• **CHALLENGE**
Give the listing again in full, exactly as written.

|---|

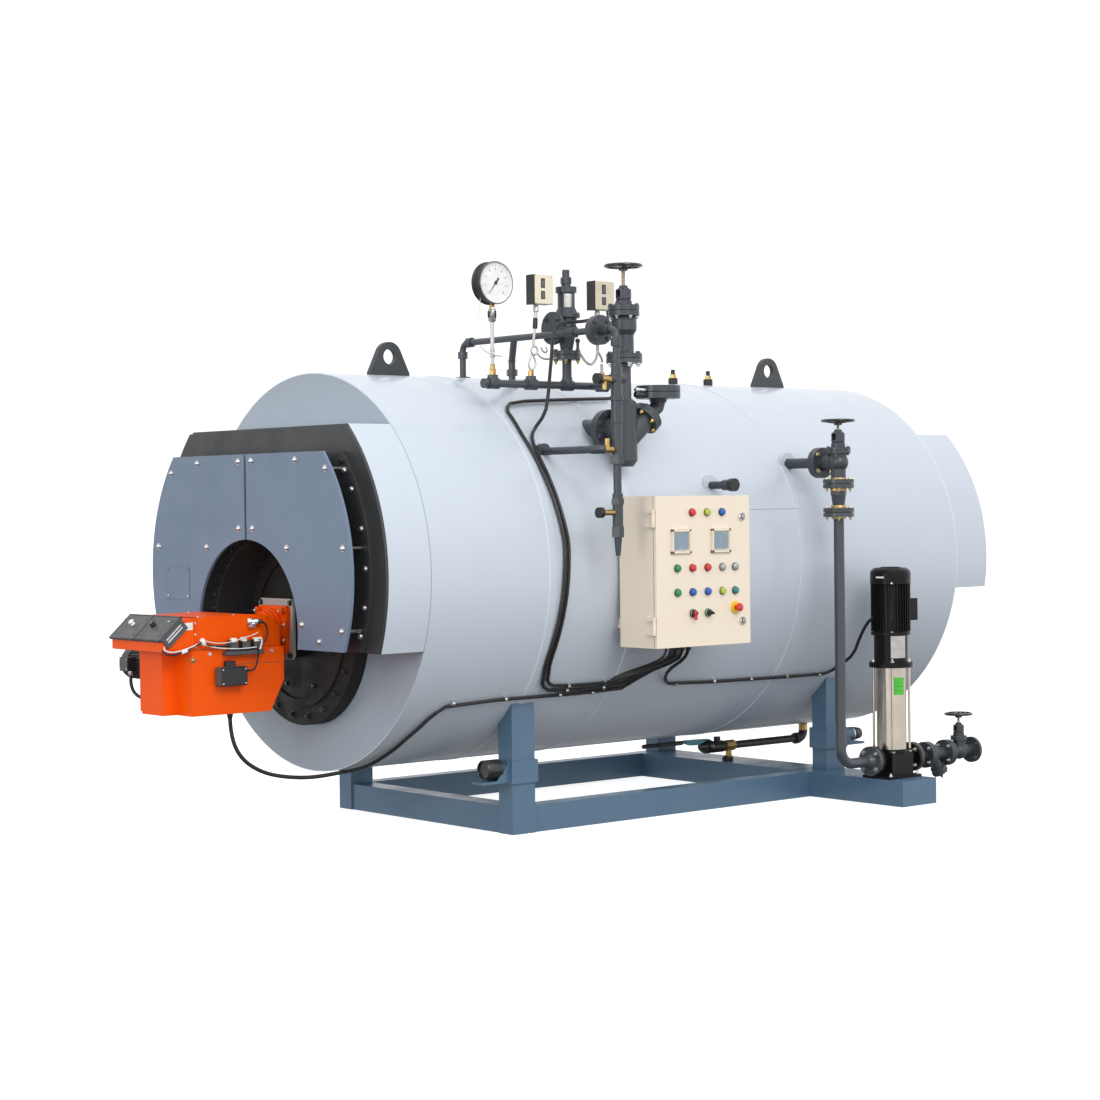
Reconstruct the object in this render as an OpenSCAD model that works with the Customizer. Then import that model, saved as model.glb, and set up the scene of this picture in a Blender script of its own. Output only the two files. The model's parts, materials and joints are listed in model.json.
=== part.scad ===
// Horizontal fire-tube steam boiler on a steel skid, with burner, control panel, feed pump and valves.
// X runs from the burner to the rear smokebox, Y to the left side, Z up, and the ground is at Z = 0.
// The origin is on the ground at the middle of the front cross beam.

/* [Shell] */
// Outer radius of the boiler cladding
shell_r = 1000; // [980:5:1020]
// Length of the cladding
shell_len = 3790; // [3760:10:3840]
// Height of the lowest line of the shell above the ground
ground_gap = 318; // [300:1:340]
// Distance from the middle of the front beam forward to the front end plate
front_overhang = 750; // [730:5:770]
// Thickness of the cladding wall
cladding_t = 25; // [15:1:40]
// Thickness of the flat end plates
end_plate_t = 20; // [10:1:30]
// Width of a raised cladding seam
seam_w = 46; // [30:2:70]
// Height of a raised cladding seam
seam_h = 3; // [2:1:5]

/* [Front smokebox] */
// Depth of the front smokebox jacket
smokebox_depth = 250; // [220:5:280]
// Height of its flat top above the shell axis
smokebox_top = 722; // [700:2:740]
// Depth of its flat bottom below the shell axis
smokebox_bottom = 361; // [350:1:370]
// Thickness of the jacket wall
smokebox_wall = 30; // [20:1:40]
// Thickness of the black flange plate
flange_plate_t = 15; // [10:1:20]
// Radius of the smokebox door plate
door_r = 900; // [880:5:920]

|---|

• **WRITTEN ANSWER**
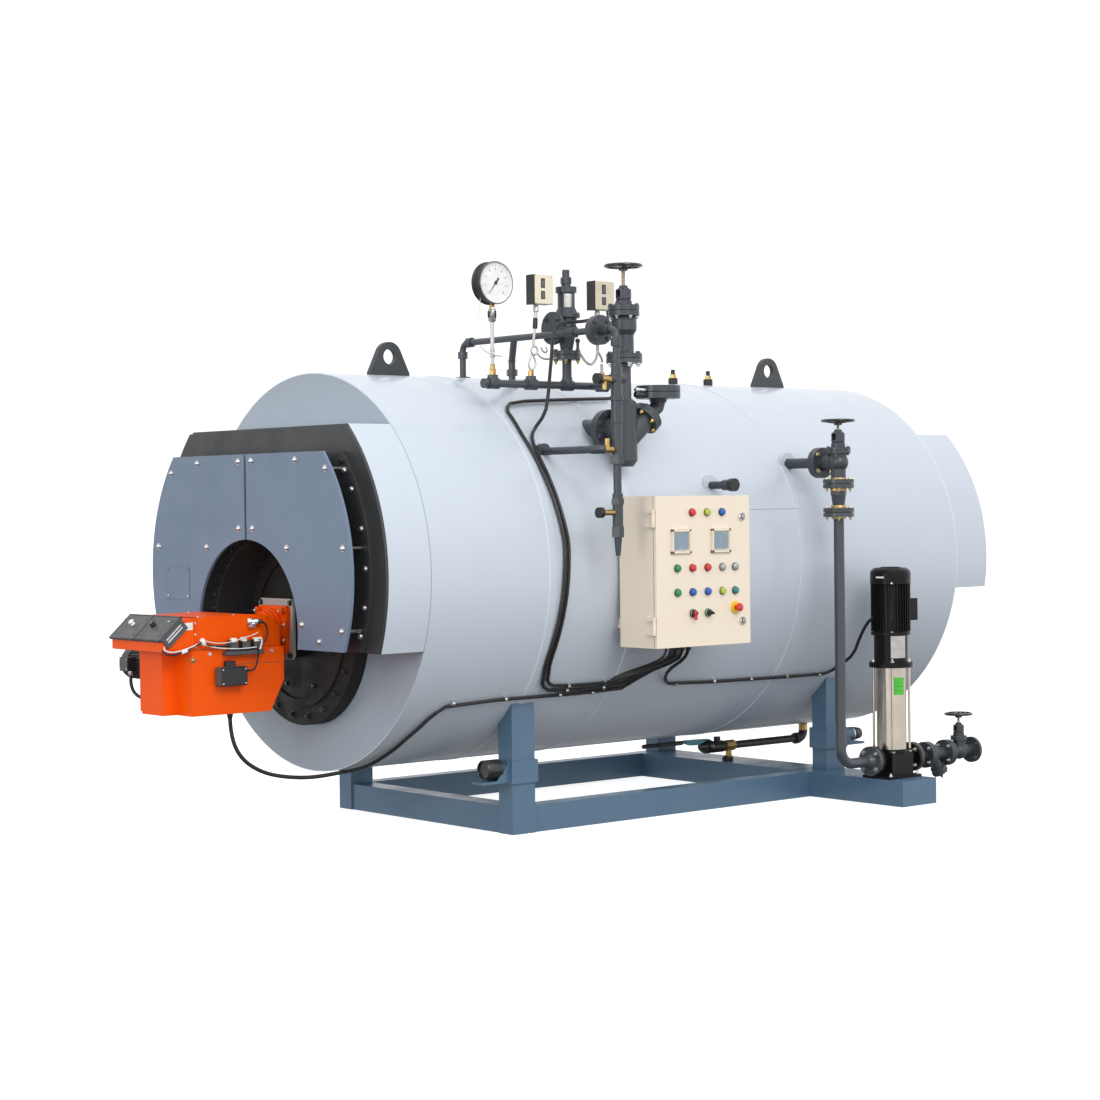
Reconstruct the object in this render as an OpenSCAD model that works with the Customizer. Then import that model, saved as model.glb, and set up the scene of this picture in a Blender script of its own. Output only the two files. The model's parts, materials and joints are listed in model.json.
=== part.scad ===
// Horizontal fire-tube steam boiler on a steel skid, with burner, control panel, feed pump and valves.
// X runs from the burner to the rear smokebox, Y to the left side, Z up, and the ground is at Z = 0.
// The origin is on the ground at the middle of the front cross beam.

/* [Shell] */
// Outer radius of the boiler cladding
shell_r = 1000; // [980:5:1020]
// Length of the cladding
shell_len = 3790; // [3760:10:3840]
// Height of the lowest line of the shell above the ground
ground_gap = 318; // [300:1:340]
// Distance from the middle of the front beam forward to the front end plate
front_overhang = 750; // [730:5:770]
// Thickness of the cladding wall
cladding_t = 25; // [15:1:40]
// Thickness of the flat end plates
end_plate_t = 20; // [10:1:30]
// Width of a raised cladding seam
seam_w = 46; // [30:2:70]
// Height of a raised cladding seam
seam_h = 3; // [2:1:5]

/* [Front smokebox] */
// Depth of the front smokebox jacket
smokebox_depth = 250; // [220:5:280]
// Height of its flat top above the shell axis
smokebox_top = 722; // [700:2:740]
// Depth of its flat bottom below the shell axis
smokebox_bottom = 361; // [350:1:370]
// Thickness of the jacket wall
smokebox_wall = 30; // [20:1:40]
// Thickness of the black flange plate
flange_plate_t = 15; // [10:1:20]
// Radius of the smokebox door plate
door_r = 900; // [880:5:920]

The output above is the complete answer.